Cat-and-mouse game – Of course, making every sneakerhead and hypebeast happy is easier said than done, and few in the industry know this better than Tareq Nazlawy, Adidas’ Senior Director of Digital Strategy. Nazlawy, who's partially responsible for bringing Confirmed back to life, told Input in an interview that while the app may have gone away a couple of years ago, the company didn't stop trying to figure out how to make drops more fair and secure. In fact, Nazlawy said that folding Confirmed into the Adidas application actually allowed the brand to invest heavily in technology that can prevent automated systems, aka bots mostly used by resellers, from accessing sought-after products.
“We really wanna bring people into... these creations, and what makes them special.”
For example, he said there are now dedicated teams looking at how to identify non-real user behavior and outlier patterns, which can help keep these bad actors out from entering raffles and, in turn, gives people who actually want to wear the sneakers — not resell them — a better chance at buying a pair. Nazlawy added that one of the ways Confirmed will (hopefully) filter out bots is by requiring a "verified" Adidas account to make any purchases on the app, and there are going to be a number of verification stages to ensure that the people trying to enter the drop are actual humans.
"We have an extremely high level of confidence that when we have a consumer that's participating and succeeding [in the raffle], that those are bonafide real sneakerheads who really won that sneaker and that the pair goes to that individual," said Nazlawy. "And Confirmed is only gonna inherit a lot of that technological sophistication, and that's a great basis for us to start actually building upon that backend and to leverage all that on how the frontend experience works as well. We're confident we're if it's not the fairest, one of the fairest ways to [buy] in the industry, and we really want that to be a foundation — to be the easiest and fairest place to cop [our] product."
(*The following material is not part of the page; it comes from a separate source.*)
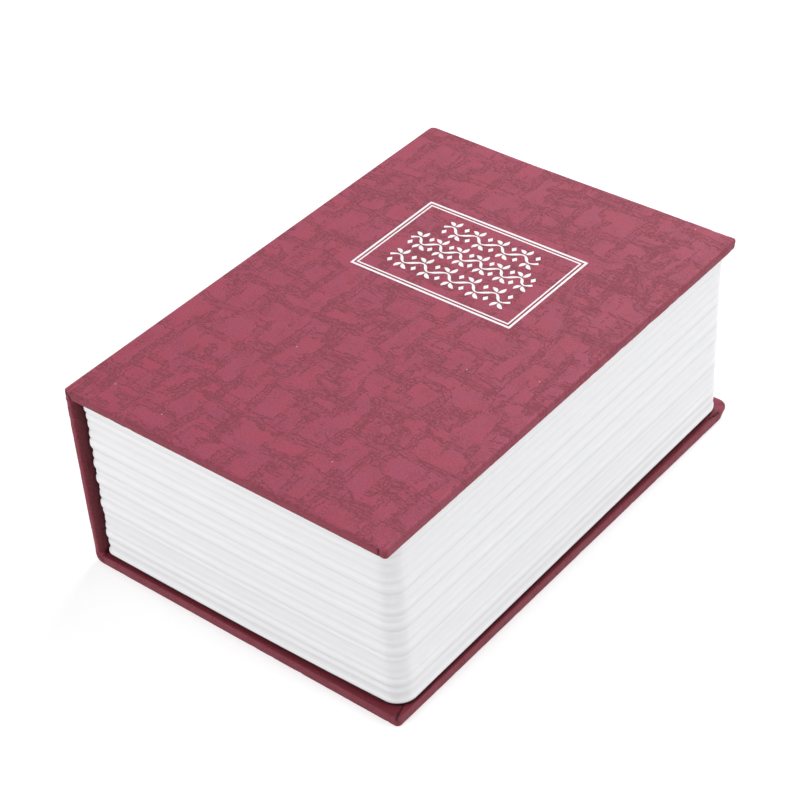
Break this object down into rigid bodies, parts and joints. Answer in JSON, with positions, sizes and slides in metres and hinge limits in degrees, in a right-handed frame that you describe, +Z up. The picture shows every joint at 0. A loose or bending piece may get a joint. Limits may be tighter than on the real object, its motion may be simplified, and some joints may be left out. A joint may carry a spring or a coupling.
{
  "type": "book diversion safe",
  "caption": "Small dummy book in paper-covered boards that hides a steel strongbox with a hinged lid and a cam lock behind its front cover.",
  "frame": {"origin": "middle of the closed book's underside, on the surface that it rests on", "axes": "+X from the spine to the fore edge, +Y from the tail (foot) to the head of the book, +Z up from the back cover to the front cover"},
  "size_m": [0.0794, 0.115, 0.0452],
  "materials": {
    "board": "raw grey board",
    "covering_paper": "satin maroon leather-print paper",
    "lining_paper": "matt charcoal",
    "page_plastic": "satin white",
    "black_steel": "black powder coat",
    "zinc_steel": "bright zinc",
    "chrome": "polished",
    "brass": "satin"
  },
  "bodies": {
    "casing": {"back_board": "board", "spine_board": "board", "case_wrap": "covering_paper", "page_block": "page_plastic", "strongbox_tray": "black_steel", "strike_bracket": "zinc_steel", "hinge_rod": "zinc_steel", "tray_screw_1": "zinc_steel", "tray_screw_2": "zinc_steel", "tray_screw_3": "zinc_steel", "tray_screw_4": "zinc_steel"},
    "front_cover": {"front_board": "board", "front_wrap": "covering_paper", "front_lining": "lining_paper"},
    "lid": {"lid_panel": "black_steel", "lock_housing": "chrome", "lock_washer": "zinc_steel", "lock_nut": "zinc_steel"},
    "lock_core": {"lock_plug": "brass", "lock_cam": "zinc_steel", "cam_washer": "zinc_steel", "cam_screw": "zinc_steel"}
  },
  "joints": [
    {"name": "front_cover_hinge", "type": "hinge", "parent": "casing", "child": "front_cover", "pos_m": [-0.0399, 0, 0.0429], "axis": [0, -1, 0], "range_deg": [0, 180]},
    {"name": "lid_hinge", "type": "hinge", "parent": "casing", "child": "lid", "pos_m": [-0.0315, 0, 0.0396], "axis": [0, -1, 0], "range_deg": [0, 105]},
    {"name": "lock_turn", "type": "hinge", "parent": "lid", "child": "lock_core", "pos_m": [0.0176, 0.00025, 0.0413], "axis": [0, 0, -1], "range_deg": [0, 90]}
  ],
  "couplings": [
    {"joint": "lid_hinge", "follows": "front_cover_hinge", "ratio": 0.58333}
  ]
}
Going deeper – Beyond Confirmed's anti-bot measures, Nazlawy said the most important thing is to have the app show consumers why the collaborations between Adidas and people and brands like Kanye West, Jonah Hill, Ninja, Sean Wortherspoon, and Noah are important to streetwear culture and the creators behind them. That's why alongside scheduled drops or online draws there will be articles that go deeper into how these sneaker or apparel projects came to life, complete with visuals and context about certain elements of their story, like which materials or colors were used on them and why.
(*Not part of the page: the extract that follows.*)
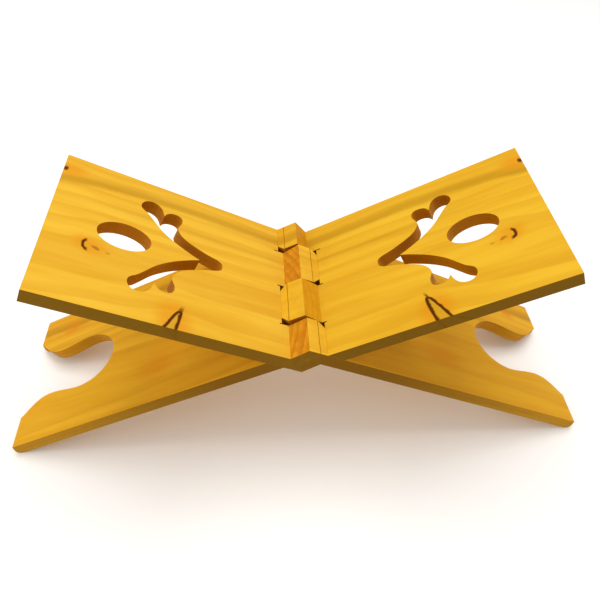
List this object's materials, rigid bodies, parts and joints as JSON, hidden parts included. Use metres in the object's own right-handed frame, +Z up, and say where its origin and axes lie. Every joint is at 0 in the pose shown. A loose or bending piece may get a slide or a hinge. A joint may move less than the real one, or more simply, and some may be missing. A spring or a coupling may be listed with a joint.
{
  "type": "bible stand",
  "caption": "Folding X-shaped book stand sawn from a plank: pierced book panels and arched legs that pass through each other at an integral wooden knuckle hinge.",
  "frame": {"origin": "on the surface the stand rests on, below the middle of the hinge axis, with the stand open at its stop", "axes": "+Z up, +Y along the hinge axis to the back of the stand, +X to the right, across both book panels"},
  "size_m": [0.5306, 0.145, 0.2242],
  "materials": {
    "pine_left": "clear satin varnish over warm yellow pine",
    "pine_right": "clear satin varnish over warm yellow pine"
  },
  "bodies": {
    "left_board": {"left_panel_board": "pine_left"},
    "right_board": {"right_panel_board": "pine_right"}
  },
  "joints": [
    {"name": "fold", "type": "hinge", "parent": "left_board", "child": "right_board", "pos_m": [0, 0, 0.13178], "axis": [0, -1, 0], "range_deg": [0, 125.6]}
  ]
}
"If you really wanna go down the rabbit hole and geek out about what's behind the partnerships, what's behind the design, there's really only one place where you can get that kind of information, and that is from the brand and its partners," said Nazlawy. "And that really is one of the things that will differentiate Confirmed from what we've done before in the past. We really wanna bring people into the whole extended family, what goes into these creations, and what makes them special."